▶ **Given request**: Repeat all of the material exactly as given.

▶ **Provided data**:
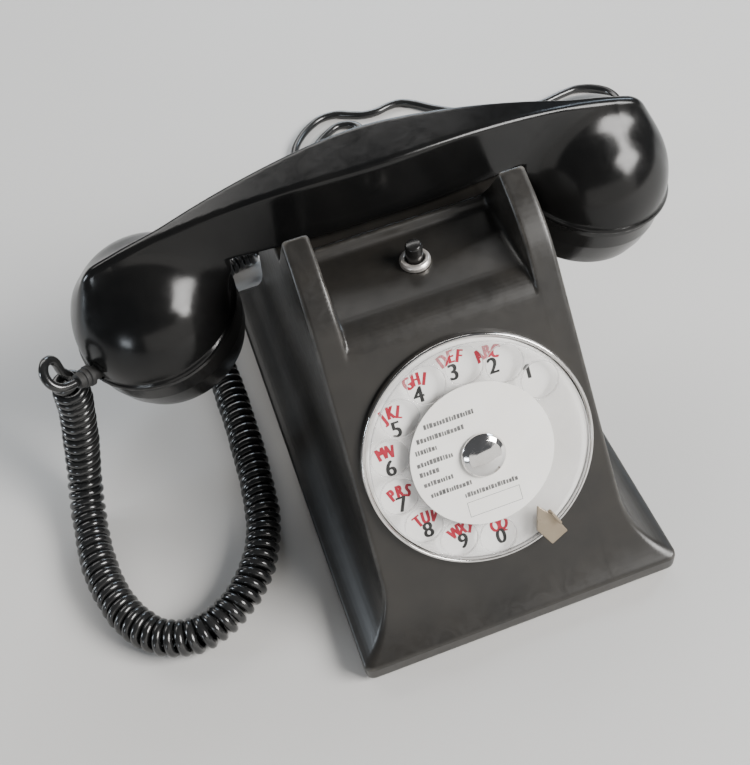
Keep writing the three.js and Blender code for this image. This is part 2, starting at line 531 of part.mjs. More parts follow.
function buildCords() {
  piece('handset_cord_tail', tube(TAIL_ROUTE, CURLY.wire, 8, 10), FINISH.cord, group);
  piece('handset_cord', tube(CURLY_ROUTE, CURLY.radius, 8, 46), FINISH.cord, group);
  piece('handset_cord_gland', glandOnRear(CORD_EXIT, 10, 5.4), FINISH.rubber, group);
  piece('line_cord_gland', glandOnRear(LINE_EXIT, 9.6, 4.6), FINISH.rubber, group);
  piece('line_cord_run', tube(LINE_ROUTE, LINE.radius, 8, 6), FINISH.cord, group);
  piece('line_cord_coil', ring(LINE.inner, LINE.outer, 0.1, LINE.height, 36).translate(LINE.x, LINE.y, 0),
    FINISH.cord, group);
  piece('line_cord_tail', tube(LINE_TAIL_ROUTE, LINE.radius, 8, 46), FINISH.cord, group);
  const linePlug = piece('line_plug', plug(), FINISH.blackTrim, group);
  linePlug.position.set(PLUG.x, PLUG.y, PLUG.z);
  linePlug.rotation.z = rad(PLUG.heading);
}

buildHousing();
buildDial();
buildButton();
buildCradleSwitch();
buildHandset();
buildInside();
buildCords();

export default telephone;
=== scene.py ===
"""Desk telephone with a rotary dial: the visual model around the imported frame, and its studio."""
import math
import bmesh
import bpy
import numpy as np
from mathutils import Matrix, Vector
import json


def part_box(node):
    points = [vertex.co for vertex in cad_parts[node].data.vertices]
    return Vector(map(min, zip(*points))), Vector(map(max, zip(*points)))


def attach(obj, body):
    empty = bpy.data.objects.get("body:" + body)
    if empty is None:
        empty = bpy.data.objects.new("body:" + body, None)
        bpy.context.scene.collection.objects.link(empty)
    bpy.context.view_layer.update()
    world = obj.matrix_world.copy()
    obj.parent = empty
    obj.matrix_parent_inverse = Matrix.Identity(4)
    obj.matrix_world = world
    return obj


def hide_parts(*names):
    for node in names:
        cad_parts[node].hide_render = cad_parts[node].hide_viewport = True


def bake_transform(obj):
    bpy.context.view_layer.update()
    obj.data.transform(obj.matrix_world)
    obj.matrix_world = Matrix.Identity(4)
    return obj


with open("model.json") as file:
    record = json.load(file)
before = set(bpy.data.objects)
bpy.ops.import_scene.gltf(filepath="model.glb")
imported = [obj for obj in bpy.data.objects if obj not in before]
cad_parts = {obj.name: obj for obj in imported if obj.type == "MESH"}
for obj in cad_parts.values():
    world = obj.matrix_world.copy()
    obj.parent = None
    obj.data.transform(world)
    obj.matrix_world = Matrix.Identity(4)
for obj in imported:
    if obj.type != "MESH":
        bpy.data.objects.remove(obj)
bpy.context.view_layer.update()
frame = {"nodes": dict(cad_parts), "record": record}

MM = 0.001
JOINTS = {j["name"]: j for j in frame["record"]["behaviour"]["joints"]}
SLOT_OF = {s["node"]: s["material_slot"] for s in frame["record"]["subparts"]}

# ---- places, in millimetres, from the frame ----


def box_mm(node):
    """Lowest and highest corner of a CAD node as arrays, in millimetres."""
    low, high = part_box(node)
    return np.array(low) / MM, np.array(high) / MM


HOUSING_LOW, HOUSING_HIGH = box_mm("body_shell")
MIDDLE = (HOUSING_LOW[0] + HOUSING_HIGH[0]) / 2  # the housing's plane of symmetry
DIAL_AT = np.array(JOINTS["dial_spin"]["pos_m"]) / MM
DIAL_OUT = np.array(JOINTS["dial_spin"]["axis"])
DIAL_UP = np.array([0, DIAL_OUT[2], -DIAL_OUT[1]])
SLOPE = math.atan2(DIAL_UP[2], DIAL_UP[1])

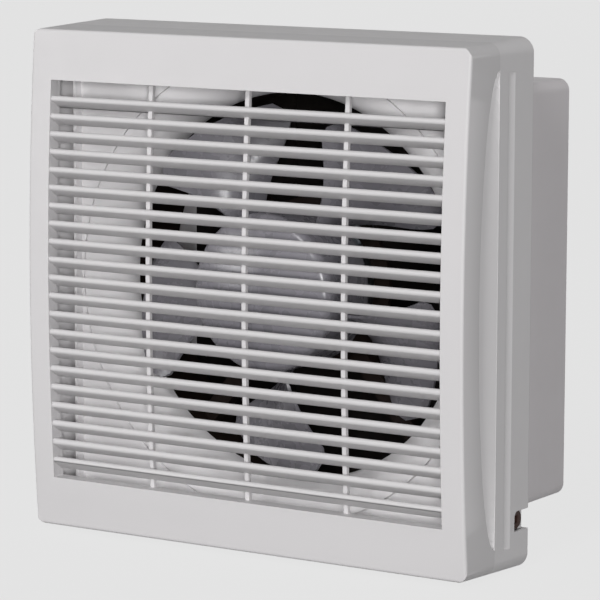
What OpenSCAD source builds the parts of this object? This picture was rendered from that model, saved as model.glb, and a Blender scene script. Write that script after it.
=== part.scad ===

▶ **Result of this exercise**:
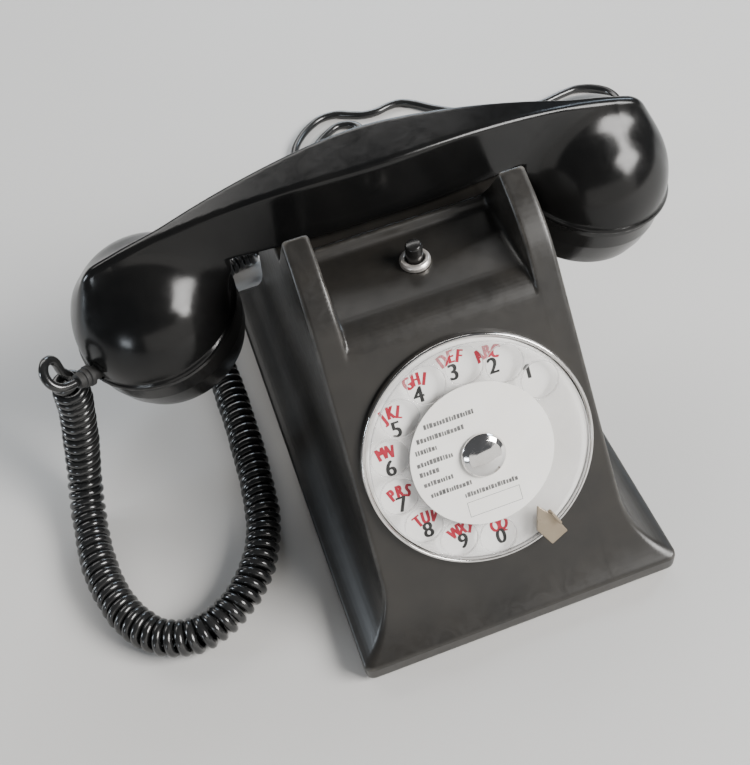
Keep writing the three.js and Blender code for this image. This is part 2, starting at line 531 of part.mjs. More parts follow.
function buildCords() {
  piece('handset_cord_tail', tube(TAIL_ROUTE, CURLY.wire, 8, 10), FINISH.cord, group);
  piece('handset_cord', tube(CURLY_ROUTE, CURLY.radius, 8, 46), FINISH.cord, group);
  piece('handset_cord_gland', glandOnRear(CORD_EXIT, 10, 5.4), FINISH.rubber, group);
  piece('line_cord_gland', glandOnRear(LINE_EXIT, 9.6, 4.6), FINISH.rubber, group);
  piece('line_cord_run', tube(LINE_ROUTE, LINE.radius, 8, 6), FINISH.cord, group);
  piece('line_cord_coil', ring(LINE.inner, LINE.outer, 0.1, LINE.height, 36).translate(LINE.x, LINE.y, 0),
    FINISH.cord, group);
  piece('line_cord_tail', tube(LINE_TAIL_ROUTE, LINE.radius, 8, 46), FINISH.cord, group);
  const linePlug = piece('line_plug', plug(), FINISH.blackTrim, group);
  linePlug.position.set(PLUG.x, PLUG.y, PLUG.z);
  linePlug.rotation.z = rad(PLUG.heading);
}

buildHousing();
buildDial();
buildButton();
buildCradleSwitch();
buildHandset();
buildInside();
buildCords();

export default telephone;
=== scene.py ===
"""Desk telephone with a rotary dial: the visual model around the imported frame, and its studio."""
import math
import bmesh
import bpy
import numpy as np
from mathutils import Matrix, Vector
import json


def part_box(node):
    points = [vertex.co for vertex in cad_parts[node].data.vertices]
    return Vector(map(min, zip(*points))), Vector(map(max, zip(*points)))


def attach(obj, body):
    empty = bpy.data.objects.get("body:" + body)
    if empty is None:
        empty = bpy.data.objects.new("body:" + body, None)
        bpy.context.scene.collection.objects.link(empty)
    bpy.context.view_layer.update()
    world = obj.matrix_world.copy()
    obj.parent = empty
    obj.matrix_parent_inverse = Matrix.Identity(4)
    obj.matrix_world = world
    return obj


def hide_parts(*names):
    for node in names:
        cad_parts[node].hide_render = cad_parts[node].hide_viewport = True


def bake_transform(obj):
    bpy.context.view_layer.update()
    obj.data.transform(obj.matrix_world)
    obj.matrix_world = Matrix.Identity(4)
    return obj


with open("model.json") as file:
    record = json.load(file)
before = set(bpy.data.objects)
bpy.ops.import_scene.gltf(filepath="model.glb")
imported = [obj for obj in bpy.data.objects if obj not in before]
cad_parts = {obj.name: obj for obj in imported if obj.type == "MESH"}
for obj in cad_parts.values():
    world = obj.matrix_world.copy()
    obj.parent = None
    obj.data.transform(world)
    obj.matrix_world = Matrix.Identity(4)
for obj in imported:
    if obj.type != "MESH":
        bpy.data.objects.remove(obj)
bpy.context.view_layer.update()
frame = {"nodes": dict(cad_parts), "record": record}

MM = 0.001
JOINTS = {j["name"]: j for j in frame["record"]["behaviour"]["joints"]}
SLOT_OF = {s["node"]: s["material_slot"] for s in frame["record"]["subparts"]}

# ---- places, in millimetres, from the frame ----


def box_mm(node):
    """Lowest and highest corner of a CAD node as arrays, in millimetres."""
    low, high = part_box(node)
    return np.array(low) / MM, np.array(high) / MM


HOUSING_LOW, HOUSING_HIGH = box_mm("body_shell")
MIDDLE = (HOUSING_LOW[0] + HOUSING_HIGH[0]) / 2  # the housing's plane of symmetry
DIAL_AT = np.array(JOINTS["dial_spin"]["pos_m"]) / MM
DIAL_OUT = np.array(JOINTS["dial_spin"]["axis"])
DIAL_UP = np.array([0, DIAL_OUT[2], -DIAL_OUT[1]])
SLOPE = math.atan2(DIAL_UP[2], DIAL_UP[1])

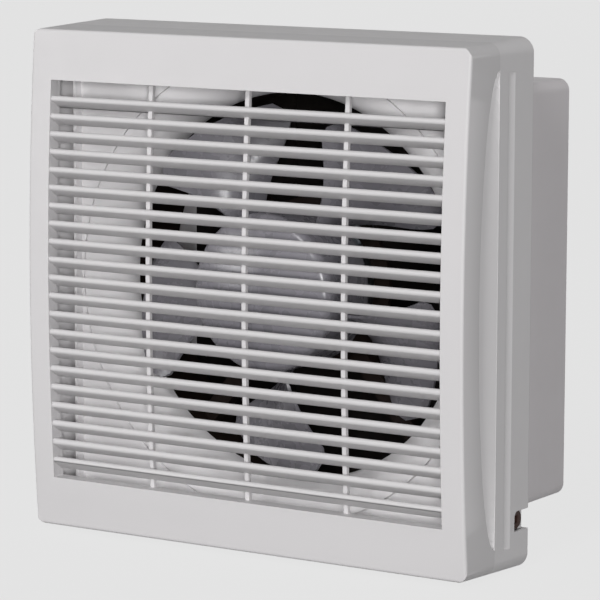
What OpenSCAD source builds the parts of this object? This picture was rendered from that model, saved as model.glb, and a Blender scene script. Write that script after it.
=== part.scad ===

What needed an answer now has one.